Eventually I received the following rationalization from a J.P. Morgan Chase lawyer named Lynne Federman: Since many court-ordered levies stemmed from criminal cases (drug dealers and the like), J.P. Morgan Chase had decided to move such sensitive matters out of the hands of the individual branches because-as you can imagine-it could get very awkward for the bank personnel.

But what about the non-criminals? Didn’t we deserve minimal service, like Jean-Luc’s phone call? Suppose the letter had taken a week to arrive-too late for legal action to keep the money from leaving the bank? Well, replied an exasperated Ms. Federman, what was the letter? Wasn’t that minimal service? I had to admit it was-just that.

The truth is that gargantuan J.P. Morgan Chase doesn’t care about individual “service” any more than Jean-Luc cares about three customers on a slow night. And neither does most of service-economy America. “The customer is always right” has become “The customer is a blight.” With government regulation (not to mention basic civility) on the wane, the relaxation of antitrust laws by Presidents Reagan, Bush and Clinton has eliminated the last corrective for most bad service-competition.

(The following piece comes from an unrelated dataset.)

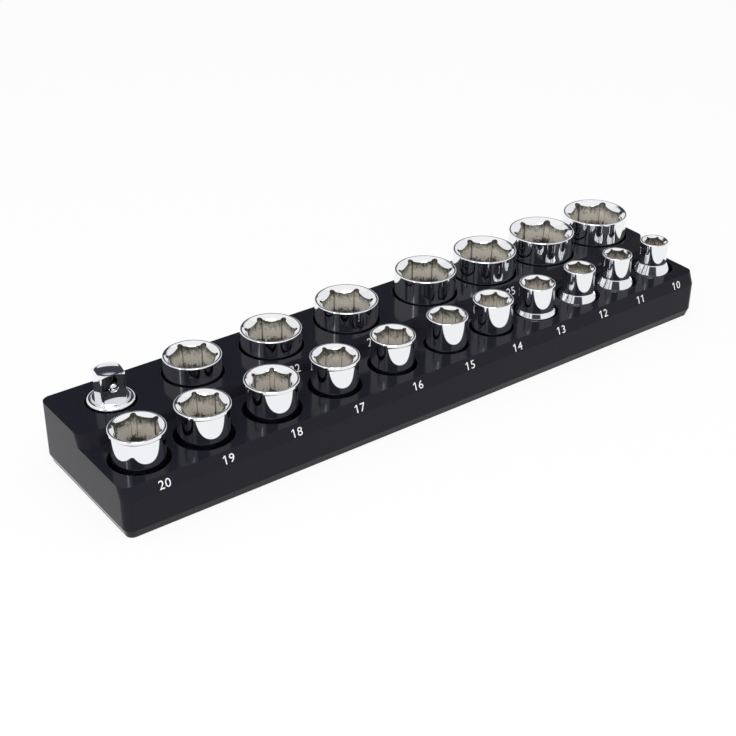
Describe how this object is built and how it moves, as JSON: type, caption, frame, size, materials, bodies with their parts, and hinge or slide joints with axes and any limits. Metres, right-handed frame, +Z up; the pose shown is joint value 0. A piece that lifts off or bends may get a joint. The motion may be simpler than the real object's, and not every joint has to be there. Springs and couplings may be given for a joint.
{
  "type": "magnetic socket holder",
  "caption": "Long two-tier magnetic tray with a round pocket for each chrome six-point socket and a square drive adaptor, sizes printed along its sloped edges.",
  "frame": {"origin": "middle of the underside of the base plate, on the surface that the tray stands on", "axes": "+Z up, +X along the tray towards the 10 mm socket, -Y towards the low front row and its numbered edge"},
  "size_m": [0.364, 0.0826, 0.0505],
  "materials": {
    "gloss_black": "glossy black moulding",
    "matt_black": "matt black moulding",
    "chrome": "bright chrome plate, duller nickel inside the openings",
    "ball_steel": "polished ball steel",
    "spring_steel": "spring steel wire",
    "magnet": "nickel-plated magnet",
    "screw_steel": "blackened steel"
  },
  "bodies": {
    "tray": {"tray_shell": "gloss_black", "base_plate": "matt_black", "front_pocket_magnets": "magnet", "rear_pocket_magnets": "magnet", "base_magnets": "magnet", "base_screws": "screw_steel"},
    "socket_20": {"socket_20": "chrome"},
    "socket_19": {"socket_19": "chrome"},
    "socket_18": {"socket_18": "chrome"},
    "socket_17": {"socket_17": "chrome"},
    "socket_16": {"socket_16": "chrome"},
    "socket_15": {"socket_15": "chrome"},
    "socket_14": {"socket_14": "chrome"},
    "socket_13": {"socket_13": "chrome"},
    "socket_12": {"socket_12": "chrome"},
    "socket_11": {"socket_11": "chrome"},
    "socket_10": {"socket_10": "chrome"},
    "socket_21": {"socket_21": "chrome"},
    "socket_22": {"socket_22": "chrome"},
    "socket_23": {"socket_23": "chrome"},
    "socket_24": {"socket_24": "chrome"},
    "socket_25": {"socket_25": "chrome"},
    "socket_26": {"socket_26": "chrome"},
    "socket_27": {"socket_27": "chrome"},
    "drive_adapter": {"drive_adapter": "chrome", "detent_spring": "spring_steel"},
    "detent_ball": {"detent_ball": "ball_steel"}
  },
  "joints": [
    {"name": "socket_20_lift", "type": "slide", "parent": "tray", "child": "socket_20", "axis": [0, 0, 1], "range_m": [0, 0.05]},
    {"name": "socket_19_lift", "type": "slide", "parent": "tray", "child": "socket_19", "axis": [0, 0, 1], "range_m": [0, 0.05]},
    {"name": "socket_18_lift", "type": "slide", "parent": "tray", "child": "socket_18", "axis": [0, 0, 1], "range_m": [0, 0.05]},
    {"name": "socket_17_lift", "type": "slide", "parent": "tray", "child": "socket_17", "axis": [0, 0, 1], "range_m": [0, 0.05]},
    {"name": "socket_16_lift", "type": "slide", "parent": "tray", "child": "socket_16", "axis": [0, 0, 1], "range_m": [0, 0.05]},
    {"name": "socket_15_lift", "type": "slide", "parent": "tray", "child": "socket_15", "axis": [0, 0, 1], "range_m": [0, 0.05]},
    {"name": "socket_14_lift", "type": "slide", "parent": "tray", "child": "socket_14", "axis": [0, 0, 1], "range_m": [0, 0.05]},
    {"name": "socket_13_lift", "type": "slide", "parent": "tray", "child": "socket_13", "axis": [0, 0, 1], "range_m": [0, 0.05]},
    {"name": "socket_12_lift", "type": "slide", "parent": "tray", "child": "socket_12", "axis": [0, 0, 1], "range_m": [0, 0.05]},
    {"name": "socket_11_lift", "type": "slide", "parent": "tray", "child": "socket_11", "axis": [0, 0, 1], "range_m": [0, 0.05]},
    {"name": "socket_10_lift", "type": "slide", "parent": "tray", "child": "socket_10", "axis": [0, 0, 1], "range_m": [0, 0.05]},
    {"name": "socket_21_lift", "type": "slide", "parent": "tray", "child": "socket_21", "axis": [0, 0, 1], "range_m": [0, 0.05]},
    {"name": "socket_22_lift", "type": "slide", "parent": "tray", "child": "socket_22", "axis": [0, 0, 1], "range_m": [0, 0.05]},
    {"name": "socket_23_lift", "type": "slide", "parent": "tray", "child": "socket_23", "axis": [0, 0, 1], "range_m": [0, 0.05]},
    {"name": "socket_24_lift", "type": "slide", "parent": "tray", "child": "socket_24", "axis": [0, 0, 1], "range_m": [0, 0.05]},
    {"name": "socket_25_lift", "type": "slide", "parent": "tray", "child": "socket_25", "axis": [0, 0, 1], "range_m": [0, 0.05]},
    {"name": "socket_26_lift", "type": "slide", "parent": "tray", "child": "socket_26", "axis": [0, 0, 1], "range_m": [0, 0.05]},
    {"name": "socket_27_lift", "type": "slide", "parent": "tray", "child": "socket_27", "axis": [0, 0, 1], "range_m": [0, 0.05]},
    {"name": "drive_adapter_lift", "type": "slide", "parent": "tray", "child": "drive_adapter", "axis": [0, 0, 1], "range_m": [0, 0.05]},
    {"name": "detent_ball_press", "type": "slide", "parent": "drive_adapter", "child": "detent_ball", "axis": [-0.1392, -0.9903, 0], "range_m": [-0.0012, 0], "stiffness_N_per_m": 1500, "springref_m": 0.001, "deforming": ["detent_spring"]}
  ]
}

All is not lost. On my birthday, I ate at an excellent French bistro (the lower-priced Nougatine room at Jean Georges). And our $20,000 (thanks to my prompt protest) is sitting in a holding account awaiting legal adjudication.

But the other day, just when my mood was improving, I received a form postcard from J.P. Morgan Chase announcing that “Team Leader” Charles Corales was moving offices. Here’s what it said: “We are moving-New Location same great service … This move will in no way affect your accounts, your relationship or how you conduct business with JPMorgan Chase.”

I guess we’ll have to put the money under a mattress.